**** TASK MATERIAL ****

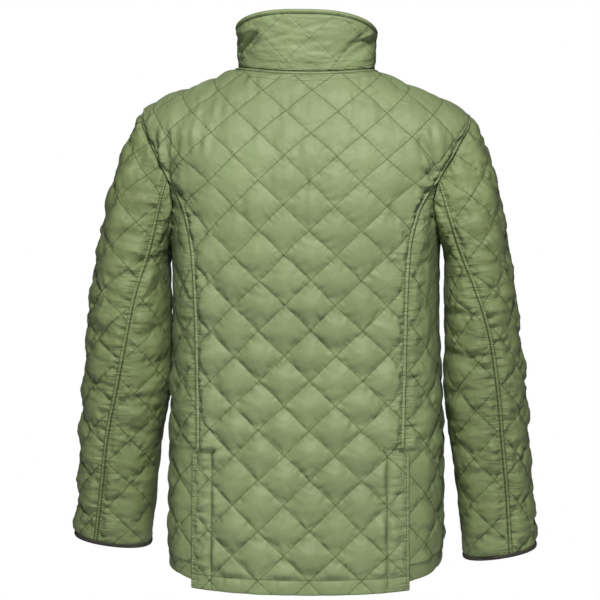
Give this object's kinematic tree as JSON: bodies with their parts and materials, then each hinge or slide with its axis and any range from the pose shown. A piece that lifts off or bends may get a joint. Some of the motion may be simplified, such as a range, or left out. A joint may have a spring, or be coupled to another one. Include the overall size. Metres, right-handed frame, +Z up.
{
  "type": "quilted jacket",
  "caption": "hollow quilted jacket with a stand collar, two-piece set-in sleeves with bound cuffs, a lapped stud front and a back panel with open side vents",
  "frame": {"origin": "centre of the neck opening, level with the points where the collar meets the shoulder seams, where the wearer's neck holds the jacket up", "axes": "+Z up, -Y the front of the jacket, +X the wearer's left"},
  "size_m": [0.7029, 0.2833, 0.8529],
  "materials": {
    "quilted_nylon": "soft satin",
    "cuff_bias": "matt",
    "stud_metal": "satin"
  },
  "bodies": {
    "root": {"back_panel": "quilted_nylon", "front_left": "quilted_nylon", "front_right": "quilted_nylon", "collar": "quilted_nylon", "sleeve_upper_left": "quilted_nylon", "sleeve_under_left": "quilted_nylon", "sleeve_upper_right": "quilted_nylon", "sleeve_under_right": "quilted_nylon", "cuff_binding_left": "cuff_bias", "cuff_binding_right": "cuff_bias", "stud_1": "stud_metal", "stud_2": "stud_metal", "stud_3": "stud_metal", "stud_4": "stud_metal", "stud_5": "stud_metal", "stud_6": "stud_metal"}
  },
  "joints": []
}
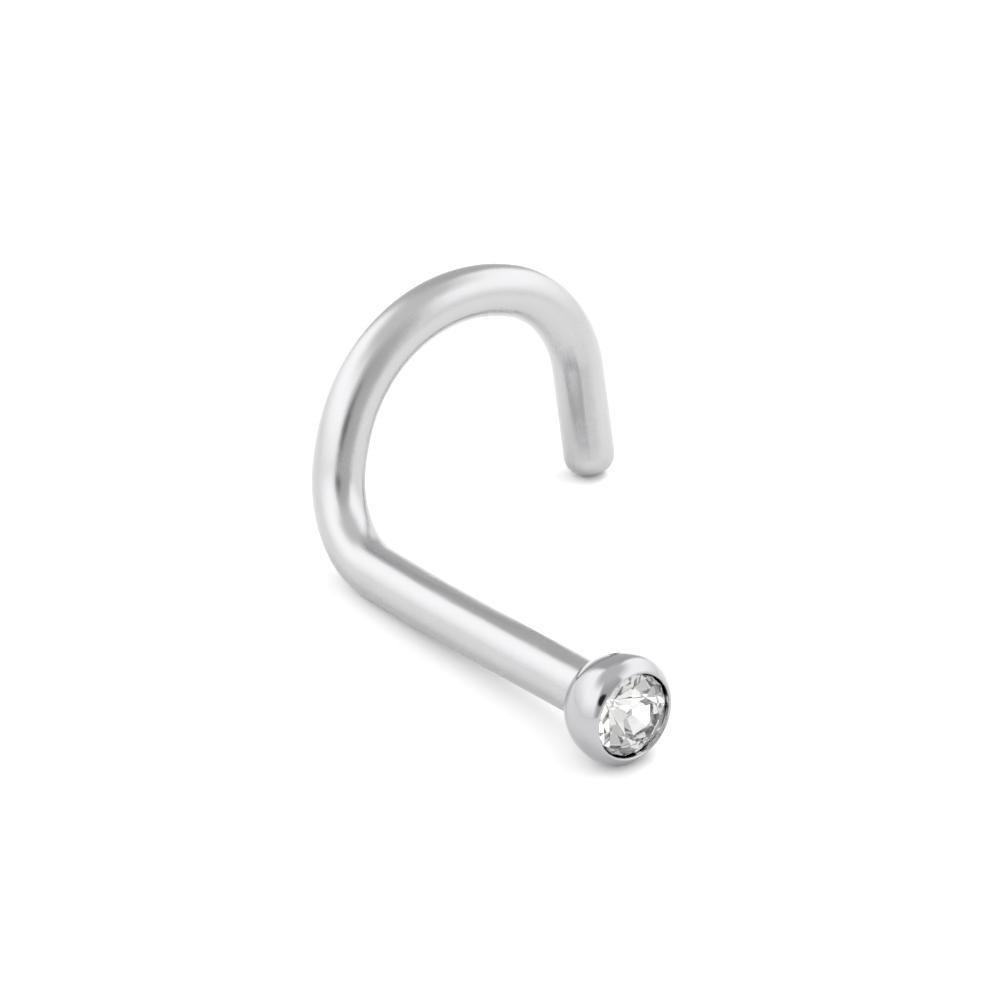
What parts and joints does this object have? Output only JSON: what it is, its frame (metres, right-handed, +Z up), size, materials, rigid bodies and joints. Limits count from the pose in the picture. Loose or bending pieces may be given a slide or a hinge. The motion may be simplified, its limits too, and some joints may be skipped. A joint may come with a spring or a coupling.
{
  "type": "nose stud",
  "caption": "Curled nose stud: a round-wire post bent square into an open curl with a rounded tail tip, and a round faceted crystal in a ball setting.",
  "frame": {"origin": "centre of the bounding box, at the surface that the stud rests on", "axes": "+Z up, -Y along the post towards the crystal (the post rises 4.4 degrees to the ball), +X towards the tail of the curl"},
  "size_m": [0.0074, 0.0102, 0.0046],
  "materials": {
    "polished_metal": "satin polished",
    "clear_crystal": "faceted and foil backed"
  },
  "bodies": {
    "root": {"nose_screw": "polished_metal", "crystal": "clear_crystal"}
  },
  "joints": []
}
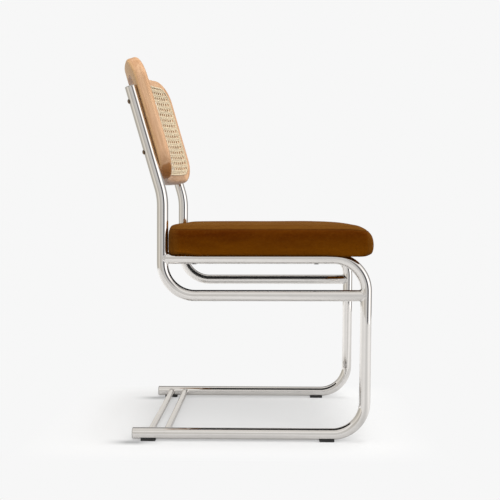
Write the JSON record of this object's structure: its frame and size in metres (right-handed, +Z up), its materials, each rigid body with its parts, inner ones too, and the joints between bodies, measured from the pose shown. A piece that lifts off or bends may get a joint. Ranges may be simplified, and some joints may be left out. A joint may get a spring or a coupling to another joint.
{
  "type": "upholstered cantilever side chair",
  "caption": "Cantilever side chair: bent chromed tube frames carry a padded velvet seat and a curved wooden back filled with woven cane.",
  "frame": {"origin": "middle of the whole chair's footprint, at floor level", "axes": "+X towards the chair's front, +Y towards its left side as seen by a person who sits in it, +Z up"},
  "size_m": [0.5736, 0.4652, 0.8552],
  "materials": {
    "tube": "polished chromed steel tube",
    "plug": "grey moulded plastic",
    "glide": "dark moulded plastic",
    "beech": "clear-finished beech, satin",
    "cane": "natural woven cane",
    "bronze": "dark bronzed steel",
    "zinc": "zinc-plated steel",
    "plywood": "unfinished birch plywood",
    "foam": "upholstery foam",
    "velvet": "amber-brown velvet",
    "lining": "black non-woven cloth"
  },
  "bodies": {
    "root": {"right_upright_tube": "tube", "left_upright_tube": "tube", "right_seat_leg_tube": "tube", "left_seat_leg_tube": "tube", "rear_base_crossbar": "tube", "front_base_crossbar": "tube", "right_upright_plug": "plug", "left_upright_plug": "plug", "right_runner_plug": "plug", "left_runner_plug": "plug", "rear_right_glide": "glide", "rear_left_glide": "glide", "front_right_glide": "glide", "front_left_glide": "glide", "back_top_rail": "beech", "back_bottom_rail": "beech", "back_right_stile": "beech", "back_left_stile": "beech", "back_frame_dowels": "beech", "cane_webbing": "cane", "cane_spline": "cane", "back_screws": "bronze", "back_inserts": "zinc", "seat_board": "plywood", "seat_foam": "foam", "seat_cover": "velvet", "seat_dust_cover": "lining", "seat_screws": "zinc", "seat_tee_nuts": "zinc"}
  },
  "joints": []
}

****

■ DIRECTION ■
Return all the data above once more, precisely as given.

■ ANSWER BELOW ■
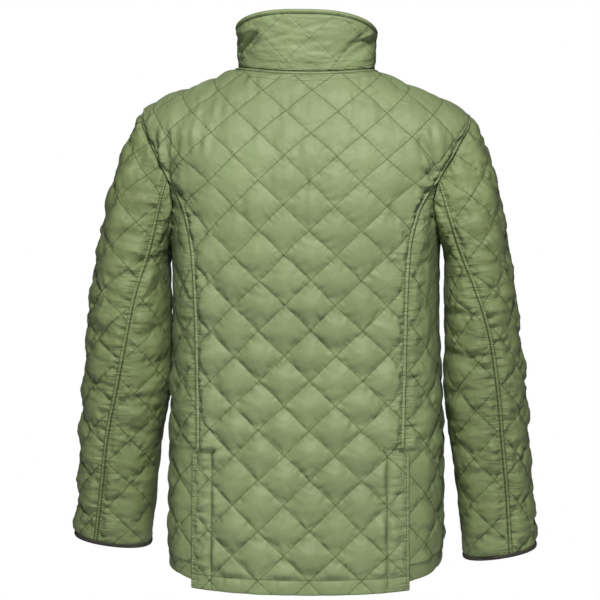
Give this object's kinematic tree as JSON: bodies with their parts and materials, then each hinge or slide with its axis and any range from the pose shown. A piece that lifts off or bends may get a joint. Some of the motion may be simplified, such as a range, or left out. A joint may have a spring, or be coupled to another one. Include the overall size. Metres, right-handed frame, +Z up.
{
  "type": "quilted jacket",
  "caption": "hollow quilted jacket with a stand collar, two-piece set-in sleeves with bound cuffs, a lapped stud front and a back panel with open side vents",
  "frame": {"origin": "centre of the neck opening, level with the points where the collar meets the shoulder seams, where the wearer's neck holds the jacket up", "axes": "+Z up, -Y the front of the jacket, +X the wearer's left"},
  "size_m": [0.7029, 0.2833, 0.8529],
  "materials": {
    "quilted_nylon": "soft satin",
    "cuff_bias": "matt",
    "stud_metal": "satin"
  },
  "bodies": {
    "root": {"back_panel": "quilted_nylon", "front_left": "quilted_nylon", "front_right": "quilted_nylon", "collar": "quilted_nylon", "sleeve_upper_left": "quilted_nylon", "sleeve_under_left": "quilted_nylon", "sleeve_upper_right": "quilted_nylon", "sleeve_under_right": "quilted_nylon", "cuff_binding_left": "cuff_bias", "cuff_binding_right": "cuff_bias", "stud_1": "stud_metal", "stud_2": "stud_metal", "stud_3": "stud_metal", "stud_4": "stud_metal", "stud_5": "stud_metal", "stud_6": "stud_metal"}
  },
  "joints": []
}
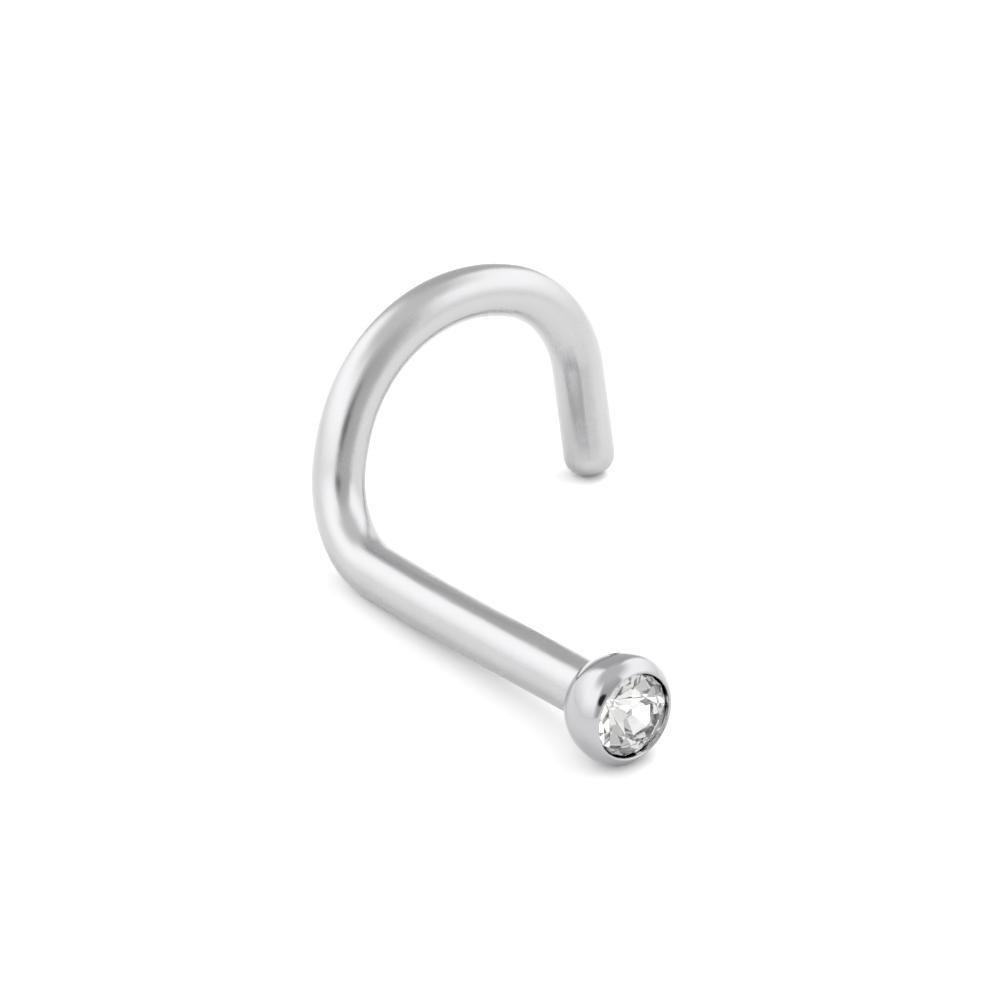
What parts and joints does this object have? Output only JSON: what it is, its frame (metres, right-handed, +Z up), size, materials, rigid bodies and joints. Limits count from the pose in the picture. Loose or bending pieces may be given a slide or a hinge. The motion may be simplified, its limits too, and some joints may be skipped. A joint may come with a spring or a coupling.
{
  "type": "nose stud",
  "caption": "Curled nose stud: a round-wire post bent square into an open curl with a rounded tail tip, and a round faceted crystal in a ball setting.",
  "frame": {"origin": "centre of the bounding box, at the surface that the stud rests on", "axes": "+Z up, -Y along the post towards the crystal (the post rises 4.4 degrees to the ball), +X towards the tail of the curl"},
  "size_m": [0.0074, 0.0102, 0.0046],
  "materials": {
    "polished_metal": "satin polished",
    "clear_crystal": "faceted and foil backed"
  },
  "bodies": {
    "root": {"nose_screw": "polished_metal", "crystal": "clear_crystal"}
  },
  "joints": []
}
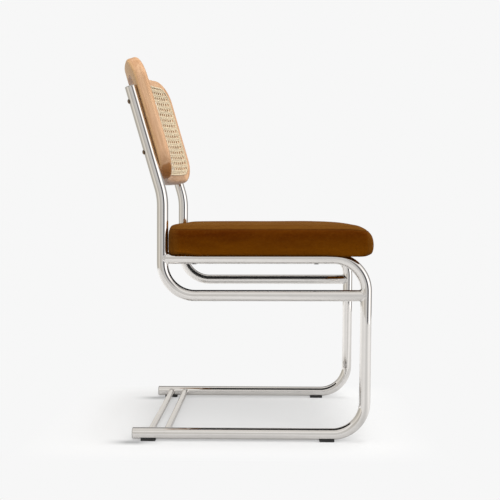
Write the JSON record of this object's structure: its frame and size in metres (right-handed, +Z up), its materials, each rigid body with its parts, inner ones too, and the joints between bodies, measured from the pose shown. A piece that lifts off or bends may get a joint. Ranges may be simplified, and some joints may be left out. A joint may get a spring or a coupling to another joint.
{
  "type": "upholstered cantilever side chair",
  "caption": "Cantilever side chair: bent chromed tube frames carry a padded velvet seat and a curved wooden back filled with woven cane.",
  "frame": {"origin": "middle of the whole chair's footprint, at floor level", "axes": "+X towards the chair's front, +Y towards its left side as seen by a person who sits in it, +Z up"},
  "size_m": [0.5736, 0.4652, 0.8552],
  "materials": {
    "tube": "polished chromed steel tube",
    "plug": "grey moulded plastic",
    "glide": "dark moulded plastic",
    "beech": "clear-finished beech, satin",
    "cane": "natural woven cane",
    "bronze": "dark bronzed steel",
    "zinc": "zinc-plated steel",
    "plywood": "unfinished birch plywood",
    "foam": "upholstery foam",
    "velvet": "amber-brown velvet",
    "lining": "black non-woven cloth"
  },
  "bodies": {
    "root": {"right_upright_tube": "tube", "left_upright_tube": "tube", "right_seat_leg_tube": "tube", "left_seat_leg_tube": "tube", "rear_base_crossbar": "tube", "front_base_crossbar": "tube", "right_upright_plug": "plug", "left_upright_plug": "plug", "right_runner_plug": "plug", "left_runner_plug": "plug", "rear_right_glide": "glide", "rear_left_glide": "glide", "front_right_glide": "glide", "front_left_glide": "glide", "back_top_rail": "beech", "back_bottom_rail": "beech", "back_right_stile": "beech", "back_left_stile": "beech", "back_frame_dowels": "beech", "cane_webbing": "cane", "cane_spline": "cane", "back_screws": "bronze", "back_inserts": "zinc", "seat_board": "plywood", "seat_foam": "foam", "seat_cover": "velvet", "seat_dust_cover": "lining", "seat_screws": "zinc", "seat_tee_nuts": "zinc"}
  },
  "joints": []
}